Tympan de l’église de Conques, colorisé, XIIème siècle
Le Tétramorphe disparaît, au profit d’une multitude de scènes mettant en scène à la gauche du Christ les Damnés, à sa droite les Elus. Toute cette imagerie se développe à partir d’un court passage de l’Apocalypse :
« Puis je vis un grand trône éclatant de lumière et Celui qui était assis dessus; devant sa face la terre et le ciel s’enfuirent et il ne fut plus trouvé de place pour eux. Et je vis les morts, grands et petits, debout devant le trône. Des livres furent ouverts; on ouvrit encore un autre livre, qui est le livre de la vie; et les morts furent jugés, d’après ce qui était écrit dans ces livres, selon leurs oeuvres. » Apocalypse 20:11-12
On voit bien dans le tympan le livre porté par un ange, sur lequel est écrit : « le Livre de Vie est scellé » (Signatur liber Vitae).
Le Christ plaignant
Ostension des plaies, vers 1150, St Augustin, Enarrationes in Psalmos, Douai – BM – ms. 0250 f02v
L’iconographie du Christ montrant ses plaies, entouré des instruments de la Passion, apparaît à la même époque.
Jugement Dernier, Psautier à l’usage de Westminster, 1101-1200, BnF, Latin 10433, f.9r Gallica
Elle se combine ici avec celle du Jugement dernier, dans cette image tout à fait exceptionnelle d’un Christ debout. L’artiste a ajouté aux deux pointes de la mandorle un compartiment trilobé, contenant en quelque sorte les tenants et aboutissants de l’affaire :
- en bas la scène du Péché originel : la Chute
- en haut un ange portant la couronne d’épines transformée en couronne royale : la Rédemption.

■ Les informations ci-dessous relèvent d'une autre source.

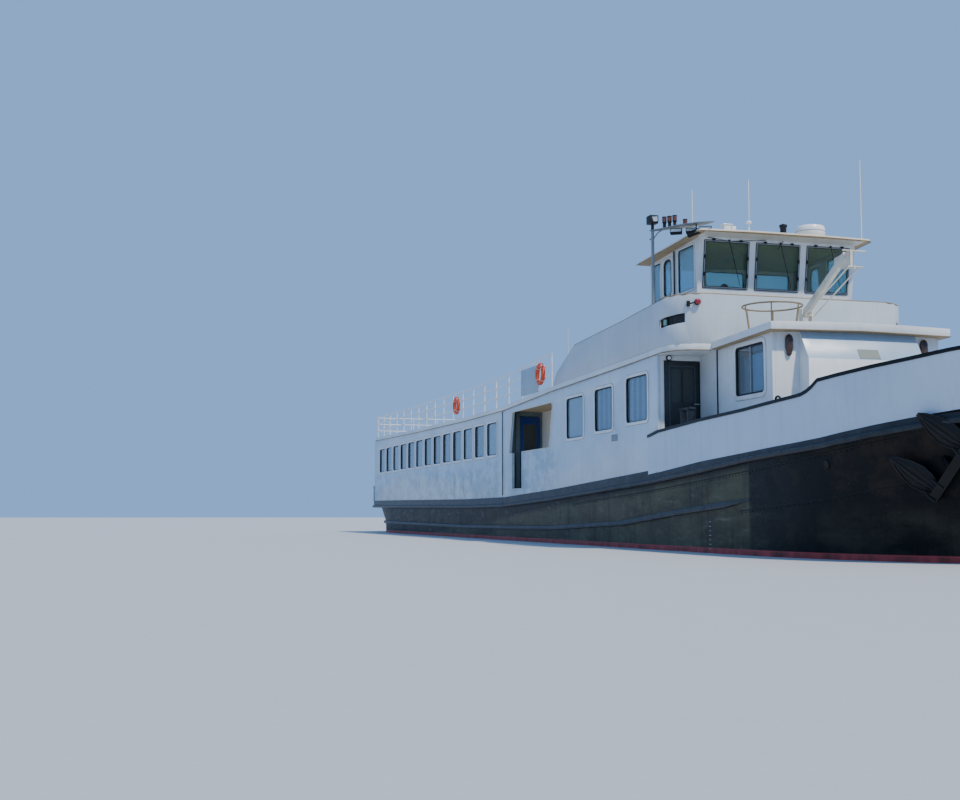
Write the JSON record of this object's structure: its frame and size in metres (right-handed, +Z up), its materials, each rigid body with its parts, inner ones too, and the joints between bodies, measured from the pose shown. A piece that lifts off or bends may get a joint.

Si le Christ touche du bout des orteils le trilobe inférieur, ce n’est pas pour prendre appui sur lui : ce contact visuel sert à faciliter la lecture de l’image, de la même manière que les deux banderoles verticales dépassent de la mandorle pour contacter ceux à qui elles s’adressent : les Elus et les Damnés.
Nous ne nous attarderons pas sur l’époque romane, où le motif du globe sous les pieds n’apparaît jamais dans les Jugements derniers, alors qu’il est courant dans les Majestas (voir XXX).
Epoque gothique
Verrière du Jugement dernier, 1200-1215, Cathédrale de Bourges,
A l’époque gothique, c’est l’image du Christ plaignant, entouré d’anges portant les instruments de la Passion, qui devient dominante.
A noter juste en dessous l’adjonction des figures de Marie et Jean Baptiste : il s’agit du thème byzantin de la déesis, qui s’intègre ici de manière naturelle puisque ces deux hautes figures, sortes d’avocats de la défense, intercèdent pour les humains auprès du Christ.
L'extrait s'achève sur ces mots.